How should we respond to the environment as followers of Jesus?
Some Christians still ignore these responsibilities, because they have the kind of theology that sees all this as ‘secular’ and believe that they should focus on the ‘spiritual’ or ‘sacred’ areas of life. But the Bible doesn’t offer us this distinction. All of life belongs to God, and caring for creation is as sacred as singing hymns when we do it in faithfulness towards God and in love for Jesus.
Thankfully, many more Christians do take God’s call in this area seriously and have begun initiatives that cut down on waste, greenhouse gas emissions or over-consumption. Things as simple as harvesting rainwater, turning food waste into compost, cutting down on energy consumption, recycling clothes, avoiding plastic waste, shrinking our carbon footprint and eating less meat all benefit the environment.
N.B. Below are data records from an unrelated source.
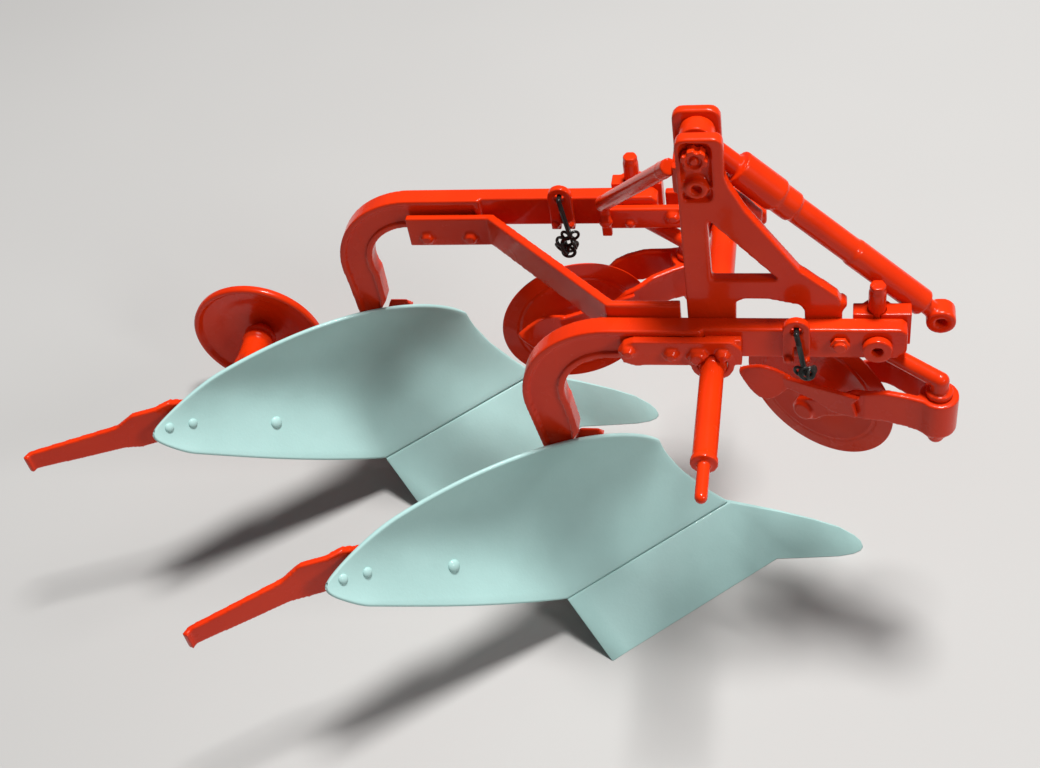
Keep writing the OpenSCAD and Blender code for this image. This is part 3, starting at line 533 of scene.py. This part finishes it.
def ring_into(work, middle, turns, radius, wire, steps=20, sides=8):
    """A chain link as a closed ring of round wire, turned by three angles in degrees."""
    spin = Euler([math.radians(a) for a in turns]).to_matrix().to_4x4()
    place = Matrix.Translation(middle) @ spin
    rows = []
    for i in range(steps):
        a = 2 * math.pi * i / steps
        row = []
        for j in range(sides):
            b = 2 * math.pi * j / sides
            reach = radius + wire * math.cos(b)
            point = Vector((reach * math.cos(a) * LINK_STRETCH, reach * math.sin(a), wire * math.sin(b)))
            row.append(work.verts.new(place @ point))
        rows.append(row)
    for i in range(steps):
        for j in range(sides):
            after, up = (i + 1) % steps, (j + 1) % sides
            work.faces.new((rows[i][j], rows[after][j], rows[after][up], rows[i][up]))


def chain_links(side, body, links):
    """Loose links at the end of a chain's wire."""
    work = bmesh.new()
    for offset, turns in links:
        middle = place_of("_" + side, Vector(CHAIN_END) + Vector(offset))
        ring_into(work, middle, turns, LINK_R * MM, LINK_WIRE * MM)
    bmesh.ops.recalc_face_normals(work, faces=work.faces)
    finished("chain_links_" + side, work, "black_wire", body)


def make_floor():
    """A plain pale floor under the part."""
    material = bpy.data.materials.new("pale_floor")
    tree, out = nodes_of(material)
    shader = add(tree, "ShaderNodeBsdfPrincipled", Roughness=FLOOR_ROUGH)
    place = add(tree, "ShaderNodeTexCoord").outputs["Object"]
    tone = ramp(tree, noise(tree, place, FLOOR_SCALE, 3), FLOOR_DARK, FLOOR_LIGHT)
    tree.links.new(tone, shader.inputs["Base Color"])
    tree.links.new(shader.outputs["BSDF"], out.inputs["Surface"])
    bpy.ops.mesh.primitive_plane_add(size=FLOOR_SIZE, location=(0, 0, 0))
    floor = bpy.context.object
    floor.name = "floor"
    floor.data.materials.append(material)


def make_lamp(name, at, size, power):
    """A round soft lamp turned to the part."""
    data = bpy.data.lights.new(name, "AREA")
    data.shape = "DISK"
    data.size = size
    data.energy = power
    lamp = bpy.data.objects.new(name, data)
    lamp.location = at
    lamp.rotation_euler = (Vector(LAMP_TARGET) - Vector(at)).to_track_quat("-Z", "Y").to_euler()
    scene.collection.objects.link(lamp)


def make_world():
    """A dim even sky."""
    world = bpy.data.worlds.new("studio")
    scene.world = world
    world.use_nodes = True
    back = world.node_tree.nodes["Background"]
    back.inputs["Color"].default_value = SKY_COLOUR
    back.inputs["Strength"].default_value = SKY_STRENGTH


def make_camera():
    """The photograph's camera; azimuth 0 looks along +Y."""
    azimuth, elevation = math.radians(AZIMUTH), math.radians(ELEVATION)
    forward = Vector((-math.sin(azimuth) * math.cos(elevation),
                      math.cos(azimuth) * math.cos(elevation), -math.sin(elevation)))
    right = Vector((math.cos(azimuth), math.sin(azimuth), 0))
    up = right.cross(forward)
    turn = Matrix.Rotation(math.radians(ROLL), 3, -forward)
    right, up = turn @ right, turn @ up
    data = bpy.data.cameras.new("camera")
    data.sensor_width = SENSOR
    data.lens = SENSOR * FOCAL_PIXELS / PHOTO_WIDTH
    data.clip_start = NEAREST_SEEN
    camera = bpy.data.objects.new("camera", data)
    rotation = Matrix((right, up, -forward)).transposed()
    camera.matrix_world = Matrix.Translation(Vector(CAMERA_AT) * MM) @ rotation.to_4x4()
    scene.collection.objects.link(camera)
    scene.camera = camera


make_camera()
make_world()
make_floor()
for lamp in LAMPS:
    make_lamp(*lamp)
dress_nodes()
for side in ("right", "left"):
    round_bolts(side)
chain_links("right", "frame", NEAR_LINKS)
chain_links("left", "coulter_left", FAR_LINKS)

scene.view_settings.view_transform = "Standard"
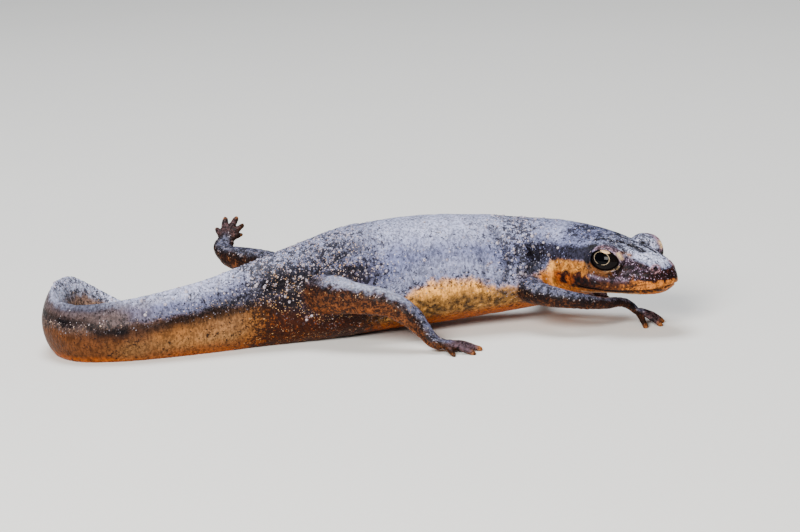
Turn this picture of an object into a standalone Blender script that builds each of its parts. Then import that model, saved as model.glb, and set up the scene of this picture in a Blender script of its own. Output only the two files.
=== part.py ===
"""A smooth newt at life size, as a still model that rests on a flat floor.

The newt lies with its head to +X and its tail to -X. Its head is turned to its right, its left
hind leg is held off the floor, and the end of its tail is curled round. The body is lofted from
sections in order from the snout to the tip of the tail, and each limb from sections in order from
the joint inside the body to the hand or foot.
"""

import math
from typing import NamedTuple

import bmesh
import bpy
import numpy as np
from mathutils import Matrix, Vector

# Sizes are in millimetres, and MM turns them into metres where a mesh is made.
MM = 0.001
GAP = 0.30

# The model's own origin, below the middle of its box, in the coordinates of the sections.
ORIGIN_X = -3.785
ORIGIN_Y = 2.026

# The head: its snout, the way it points, and the places measured back from the snout.
SNOUT_X = 22.92
SNOUT_Y = -4.99
HEAD_TURN = math.radians(-40)
SNOUT_ROUND = 1.7
TAIL_ROUND = 0.8

# Where the body is parted, measured back from the snout along the middle line.
BODY_CUTS = {
    "head": (0.0, 10.4),
    "neck": (10.4, 13.3),
    "chest": (13.3, 18.6),
    "belly": (18.6, 28.6),
    "pelvis": (28.6, 37.2),
    "tail_base": (37.2, 46.4),
    "tail_middle": (46.4, 54.4),
    "tail_bend": (54.4, 61.2),
    "tail_return": (61.2, 67.4),
    "tail_tip": (67.4, None),
}


class Section(NamedTuple):
    """One upright section of the body. Its widest line lies at that share of its depth."""

    x: float
    y: float
    underside: float
    back: float
    half_width: float
    widest: float
    squareness: float


def head_place(behind, aside=0.0):
    """The plan position that far behind the snout and that far to the newt's left."""
    forward = (math.cos(HEAD_TURN), math.sin(HEAD_TURN))
    return (
        SNOUT_X - behind * forward[0] - aside * forward[1],
        SNOUT_Y - behind * forward[1] + aside * forward[0],
    )


HEAD_SECTIONS = [
    Section(*head_place(0.0), 3.90, 5.55, 1.25, 0.38, 2.2),
    Section(*head_place(1.1), 3.40, 6.12, 1.90, 0.36, 2.25),
    Section(*head_place(2.8), 3.18, 6.78, 2.62, 0.34, 2.35),
    Section(*head_place(4.9), 3.12, 7.35, 3.26, 0.36, 2.4),
    Section(*head_place(7.2), 2.95, 7.92, 3.76, 0.40, 2.35),
    Section(*head_place(9.0), 2.55, 8.28, 3.76, 0.44, 2.25),
]
TRUNK_SECTIONS = [
    Section(14.2, 2.00, 1.90, 8.65, 3.45, 0.46, 2.2),
    Section(10.9, 2.85, 1.25, 8.95, 3.75, 0.46, 2.2),
    Section(6.9, 2.85, 0.80, 9.40, 4.25, 0.46, 2.1),
    Section(2.6, 2.40, 0.45, 9.70, 4.60, 0.45, 2.1),
    Section(-1.8, 1.70, 0.25, 9.55, 4.55, 0.45, 2.1),
    Section(-5.6, 0.90, -0.08, 8.95, 4.00, 0.46, 2.1),
    Section(-9.2, -0.05, -0.28, 8.05, 3.15, 0.46, 2.0),
    Section(-12.6, -1.20, -0.34, 7.10, 2.45, 0.46, 1.8),
]
TAIL_SECTIONS = [
    Section(-16.3, -2.55, -0.36, 6.05, 2.00, 0.46, 1.7),
    Section(-20.2, -3.75, -0.36, 5.40, 1.62, 0.48, 1.6),
    Section(-24.1, -4.35, -0.34, 4.92, 1.36, 0.50, 1.6),
    Section(-27.4, -3.70, -0.26, 4.68, 1.20, 0.50, 1.6),
    Section(-29.3, -1.40, 0.02, 4.85, 1.10, 0.50, 1.6),
    Section(-29.8, 1.60, 0.35, 5.10, 1.02, 0.50, 1.6),
    Section(-29.5, 4.50, 0.75, 5.20, 0.94, 0.50, 1.6),
    Section(-28.5, 6.90, 0.95, 4.90, 0.82, 0.50, 1.6),
    Section(-26.6, 8.40, 0.90, 3.45, 0.62, 0.50, 1.6),
    Section(-24.4, 8.75, 0.85, 2.05, 0.46, 0.50, 1.6),
    Section(-22.2, 8.40, 0.85, 1.40, 0.32, 0.50, 1.6),
]

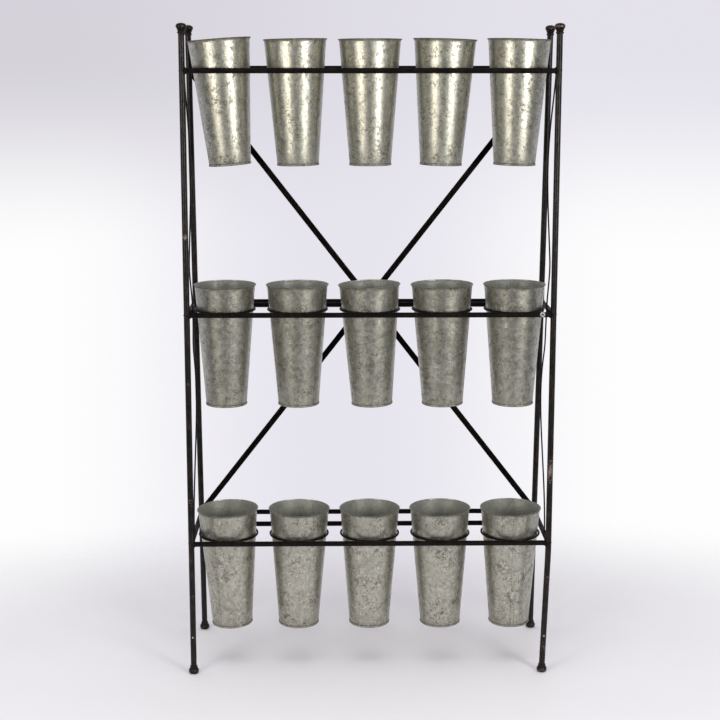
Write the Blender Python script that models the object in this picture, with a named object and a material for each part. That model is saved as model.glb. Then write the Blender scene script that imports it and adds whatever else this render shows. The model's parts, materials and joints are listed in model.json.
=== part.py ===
"""Three-tier flower-bucket display stand: a knock-down frame of round steel tube that holds fifteen
tapered galvanised buckets in wire rings, five to a tier.

Metres, +Z up, front towards -Y. The origin is on the floor under the middle of the bounding box.
The front legs stand upright and the rear legs lean forward, so the stand is deeper at the floor.
"""

import math

import bmesh
import bpy
from mathutils import Euler, Vector

# Overall sizes
HEIGHT = 1.524
LEG_X = 0.421                        # half of the distance between the leg axes
REAR_DEPTH_AT_FLOOR = 0.282          # from the front legs' axes back to the rear legs' axes
REAR_DEPTH_AT_TOP_RAIL = 0.1555
RAIL_Z = {"top": 1.419, "middle": 0.866, "bottom": 0.320}
TOP_REAR_RAIL_RISE = 0.006           # the top tier's rear rail sits this much above its front rail
KNEE_Z = 0.300                       # the right front leg is bent inwards below this height
KNEE_KICK = 0.010                    # and its foot stands this far inside the leg's axis

# Stock
LEG_R, LEG_WALL = 0.0070, 0.0012
RAIL_R, RAIL_WALL = 0.0060, 0.0010
RING_WIRE_R = 0.0025
SIDE_WIRE_R = 0.0018
BRACE_WIDTH, BRACE_THICKNESS = 0.014, 0.003
JOGGLE_FLAT, JOGGLE_REACH = 0.04, 0.10    # from a brace's middle: where its set-back starts and ends
GAP = 0.0003                         # clearance between pieces that touch

# Feet and finials
BALL_R = 0.0122
BALL_HEIGHT = 0.0240
FOOT_HEIGHT = 0.0190
SPIGOT_R = LEG_R - LEG_WALL - 0.0004
SPIGOT_LENGTH = 0.012

# Rings and buckets
RINGS_PER_TIER = 5
RING_PITCH = 0.1695
RING_BORE_R = 0.0665
RING_RISE = 0.0025                   # a ring's wire runs this much above the rail axes
BUCKET_HEIGHT = 0.286
BUCKET_BASE_R, BUCKET_BEAD_R = 0.0480, 0.0490
BUCKET_TOP_R, BUCKET_LIP_R = 0.0702, 0.0733
BUCKET_WALL = 0.0010
# How far each tier's bucket rims stand above their rings, and how far each bucket leans
# (degrees; positive moves its base towards +X)
RIM_ABOVE_RING = {"top": 0.0690, "middle": 0.0590, "bottom": 0.0625}
LEANS = {
    "top": (4.4, 1.0, 0.2, -1.6, -1.4),
    "middle": (0.0, 0.3, 1.4, 0.7, 0.0),
    "bottom": (1.6, -0.6, -0.2, 0.5, 0.0),
}

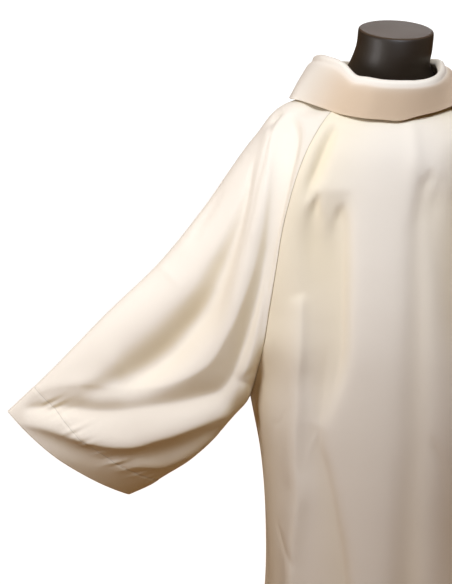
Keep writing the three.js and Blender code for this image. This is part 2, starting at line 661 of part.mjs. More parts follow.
const collarSheet = {
  grid: [
    neckRing,
    ...namedRows(rollRows, rollColumns).map((roll) =>
      neckRing.map((seam) => {
        const neckDepth = (seam.y < 0 ? frontRows : backRows)[0][1];
        const angle = Math.atan2(seam.x / collarFromNeck, -seam.y / neckDepth);
        const { crest, edge } = collarAround(THREE.MathUtils.radToDeg(angle));
        return seam.clone().multiplyScalar(roll.seam)
          .addScaledVector(crest, roll.crest)
          .addScaledVector(edge, roll.edge)
          .addScaledVector(vector(Math.sin(angle), -Math.cos(angle), 0), roll.outwards)
          .add(vector(0, 0, roll.up));
      }),
    ),
  ],
  wrap: true,
  turn: 1,
  seams: ["first"],
};

const normals = sharedNormals([[frontSheet, backSheet], [rightSleeve], [leftSleeve], [collarSheet]]);

// Dress form, pole and base.
function formGeometry() {
  const parts = 2, last = (formRows.length - 1) * parts;
  const rings = steps(0, last, last).map((k) => {
    const r = smoothRow(formRows, formColumns, k / parts);
    return steps(0, 2 * Math.PI, formSides).slice(0, -1).map((angle) => {
      const depth = Math.cos(angle) > 0 ? r.front : r.back;
      const y = -depth * Math.cos(angle);
      return vector(
        r.middleX + r.halfWidth * Math.sin(angle),
        r.middleY + y,
        r.level + r.sideRise * Math.sin(angle) ** 2 + r.slope * y,
      );
    });
  });
  const positions = rings.flat().flatMap((p) => [p.x, p.y, p.z]);
  const low = smoothRow(formRows, formColumns, 0), top = smoothRow(formRows, formColumns, last);
  positions.push(low.middleX, low.middleY, low.level, top.middleX, top.middleY, top.level);
  const index = [], n = formSides, lowCentre = rings.length * n, topCentre = lowCentre + 1;
  for (let j = 0; j < n; j++) {
    const k = (j + 1) % n;
    for (let i = 0; i < rings.length - 1; i++) {
      index.push(i * n + j, i * n + k, (i + 1) * n + k, i * n + j, (i + 1) * n + k, (i + 1) * n + j);
    }
    index.push(lowCentre, k, j, topCentre, (rings.length - 1) * n + j, (rings.length - 1) * n + k);
  }
  const geometry = new THREE.BufferGeometry();
  geometry.setAttribute("position", new THREE.Float32BufferAttribute(positions, 3));
  geometry.setIndex(index);
  geometry.computeVertexNormals();
  return geometry;
}

function turned(profile, segments) {
  const lathe = new THREE.LatheGeometry(profile.map(([r, z]) => new THREE.Vector2(r, z)), segments);
  return lathe.rotateX(Math.PI / 2);
}
const formBottom = formRows[0][0];
const poleProfile = [
  [0, baseThickness + 0.3], [36, baseThickness + 0.3], [36, baseThickness + 5],
  [poleRadius + 4, baseThickness + 16], [poleRadius, baseThickness + 17],
  [poleRadius, formBottom - 9], [44, formBottom - 7], [46, formBottom - 5],
  [46, formBottom - 0.3], [0, formBottom - 0.3],
];
const baseProfile = [
  [0, 0], [baseRadius - 1, 0], [baseRadius, 1], [baseRadius, baseThickness - 4],
  [baseRadius - 4, baseThickness - 1], [baseRadius - 10, baseThickness], [0, baseThickness],
];

const alb = new THREE.Group();
alb.name = "alb";
alb.add(
  namedMesh("front_panel", wallGeometry(frontSheet, normals, clothWall), ivory, 0.85),
  namedMesh("back_panel", wallGeometry(backSheet, normals, clothWall), ivory, 0.85),
  namedMesh("sleeve_right", wallGeometry(rightSleeve, normals, clothWall), ivory, 0.85),
  namedMesh("sleeve_left", wallGeometry(leftSleeve, normals, clothWall), ivory, 0.85),
  namedMesh("collar", wallGeometry(collarSheet, normals, collarWall), ivory, 0.85),
  namedMesh("form_torso", formGeometry(), formBrown, 0.3),
  namedMesh("stand_pole", turned(poleProfile, 32), standGrey, 0.4),
  namedMesh("stand_base", turned(baseProfile, 48), standGrey, 0.5),
);
export default alb;
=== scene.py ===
import math

import bpy
import numpy as np
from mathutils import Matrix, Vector


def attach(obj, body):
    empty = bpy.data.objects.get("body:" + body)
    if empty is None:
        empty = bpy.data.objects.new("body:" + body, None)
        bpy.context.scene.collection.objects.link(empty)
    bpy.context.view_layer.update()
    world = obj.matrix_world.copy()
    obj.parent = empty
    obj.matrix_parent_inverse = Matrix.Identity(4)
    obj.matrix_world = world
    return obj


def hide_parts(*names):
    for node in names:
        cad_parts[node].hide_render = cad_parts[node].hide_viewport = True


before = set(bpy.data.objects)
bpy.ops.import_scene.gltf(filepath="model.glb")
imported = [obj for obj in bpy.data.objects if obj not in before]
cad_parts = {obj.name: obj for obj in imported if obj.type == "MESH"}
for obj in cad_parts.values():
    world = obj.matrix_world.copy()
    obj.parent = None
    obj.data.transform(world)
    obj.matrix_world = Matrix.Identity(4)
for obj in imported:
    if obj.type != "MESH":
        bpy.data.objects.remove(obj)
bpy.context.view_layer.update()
print("frame loaded")

# Tables are in millimetres in the CAD frame: x to the wearer's left, -y in front, z up.
# They become metres where a mesh is made.
mm = 0.001
armpitRow = 9
sidewaysCount = 0.3  # how much a step sideways counts round a sleeve
collarFromNeck = 98
neckSide = (-2, 1459)  # y and z of the neckline at the shoulder
crownSteps = 8  # points on each half of the sleeve's crown
seamSteps = 120  # points along a seam line, for measuring
sheetMarks = ("stitchAway", "stitchAlong", "pucker", "paintedShade")  # what the cloth's material reads

cloth = {
    "thickness": 1.1,
    "gridStep": 4.85,
    "seamMarks": [0, 0.5, 1.0, 1.8, 3.6],  # mesh rows this far from a seam
    "seamSink": 1.3,
    "seamRoll": 1.8,
    "calm": 14,  # folds die away over this distance from a seam
    "stitchLift": 0.25,
    "foldSteps": 10,  # straight runs to each row of a fold's table
    "softReach": 2.7,  # widths at which a soft fold has died away
    "crispReach": 5,  # and a crisp one, shared by its power
    "fineSteps": 160,  # for measuring lengths over a sheet
    "hemDepth": 28,
    "hemGroove": 0.55,
    "hemLayer": 0.45,
    "hemEdge": 2.4,
    "hemRows": (2, 0, -2),  # mesh rows this far from the hem's stitches
    "edgeRows": (3, 1, 0),  # and this far from a free edge
    "panelPucker": 0.5,
}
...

Some people go even further, joining environmental groups that work at a community level, or get involved in advocacy to encourage governments and businesses to take change seriously.
We are challenged when people who are not believers really do care about creation and see themselves as responsible for the good health of the planet. For some it has become the driving passion of their lives and they approach it with sacrificial commitment. When we as Christians join them and share their love and concern we begin to build bridges and open up new connections.
People who have never been interested in Church, the Bible or following Jesus are often surprised to see their love for the environment mirrored in our faith. For the sins Jesus died to free us from include those of neglect and abuse of what God has entrusted to us. And when our words of witness are demonstrated in our work to restore God’s creation, they become a much more powerful testimony to God’s own redemptive love in Jesus.